Not adjusting viewport to device-width
Your page contains a fixed-width viewport property, which means it can not adjust for different screen sizes on other devices. This is an error that can be fixed. All you have to do is adopt a responsive design for your website’s pages. Then, set the viewport so you can match the device’s width and scale accordingly.
The content is wider than the screen.
Sometimes, you will need to scroll horizontally on your page to see full images and words to understand the content better. This error happens because pages use absolute values in CSS declarations. It also happens when pages use prints designed to look better on specific browser width, e.g., 980px. You can make sure the pages use relative width and position values for CSS elements. But you have to make sure images scale, as well.
Non-readable texts – too small
You know that sometimes the font size for the page is too small, making it difficult to read it. But what can you do to make it easily legible on a mobile device? That’s pretty easy. The first thing to do is specify a viewport for your web pages. Then set your font sizes to scale properly within the viewport.
Clickable elements – too close to each other
Being a mobile user, you may encounter many issues with the touch elements. For example, suppose buttons or navigational links are so close together.
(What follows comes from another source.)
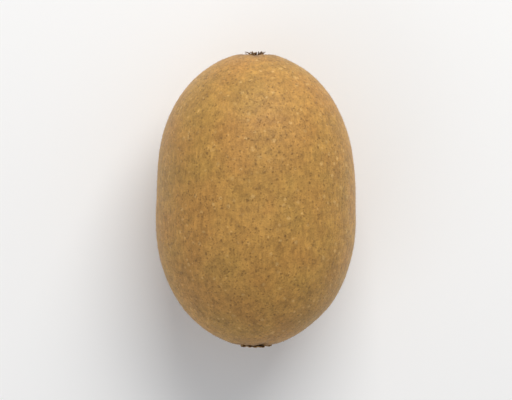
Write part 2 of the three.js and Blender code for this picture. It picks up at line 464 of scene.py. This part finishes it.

In that case, it is harder for a mobile user to click the desired element with their finger. That’s because it can accidentally tap another piece next to your target element. Of course, you have to fix this as quickly as possible, so your mobile visitors won’t have a bad experience while navigating on their devices. So, make sure to correctly adjust the font size, space buttons, and navigational links for your loyal visitors to navigate on your page.